ProRail also wants to work on ‘predictive maintenance’, says van den Brug. “If you know how to use data properly, you can better predict what will happen to the assets. One of our goals is to prevent a failure in the system before it happens.” Using an interactive visualisation, van den Brug shows how data plays an important role in the entire rail system.
In between talks there is also room for interaction between the participants of the webinar. The question of which BIM-related projects participants worked on in the past year received a lot of responses. These projects can largely be placed in the design phase, but also in the following phases of the lifecycle: build, maintain and operate. Below you can see some of the projects which were mentioned.

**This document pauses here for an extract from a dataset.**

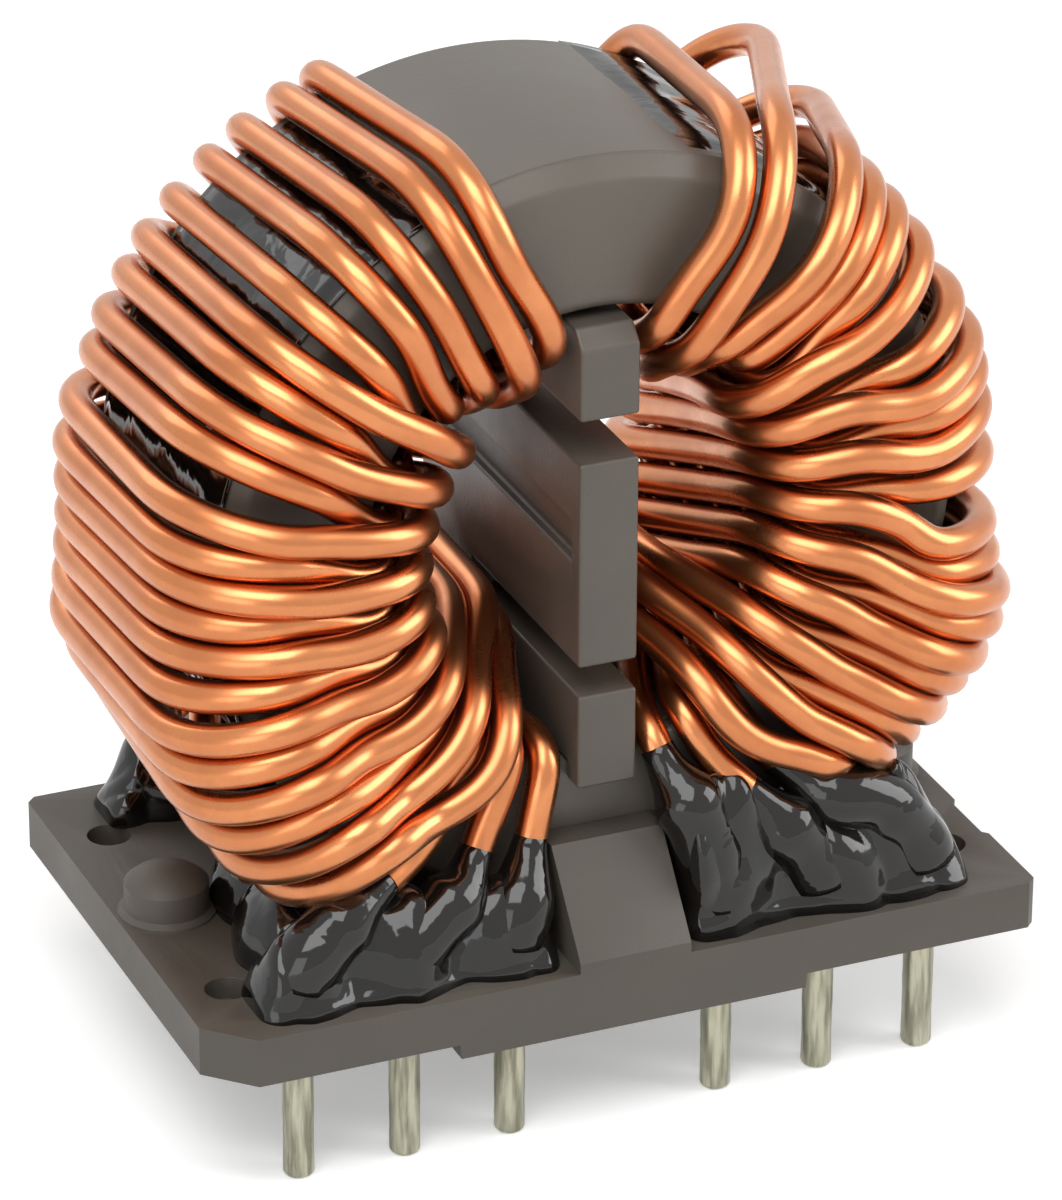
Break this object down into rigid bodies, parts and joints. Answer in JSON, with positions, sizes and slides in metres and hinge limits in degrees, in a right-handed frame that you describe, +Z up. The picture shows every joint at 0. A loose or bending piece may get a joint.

The last speaker is Professor Clive Roberts, Head of the School of Engineering at the University of Birmingham. He talks about digital twins, which are the ultimate use of a BIM model. A digital twin of a regional railway is quite different from that of an aircraft engine, for example, he explains. They are both complex systems, but a single engine is not geographically bound. This does apply to fixed infrastructure. He also says that he sees how often the same data is collected several times. Also, different stakeholders have different views on the system. There is a significant loss in many projects, because there are not the right tools and digital twins to help the process.
“If you don’t keep the BIM model up-to-date, it will be of little use. The railways are not static, things are constantly changing. You have to update the BIM model live with the current status of assets, only then it is truly useful”. Roberts shows, among other things, a model of the flow of passengers in a station, and how the passenger flow goes when getting on and off a train. On the West Coast Mainline route in the United Kingdom, a digital twin is being developed that integrates various simulations, including timetable assessment, real-time data and passenger simulations.
Peter Boom concludes that digital rail twins are being developed in both the United Kingdom and the Netherlands. “Royal HaskoningDHV is working hard on this in the Netherlands and would like to work with Clive Roberts’ Birmingham Center for Rail Research and Education to look at next steps and possible synergies. We will certainly hear more about this at a next boot camp!”
The next edition of BIMforRail will be hosted at the University of Birmingham in 2021.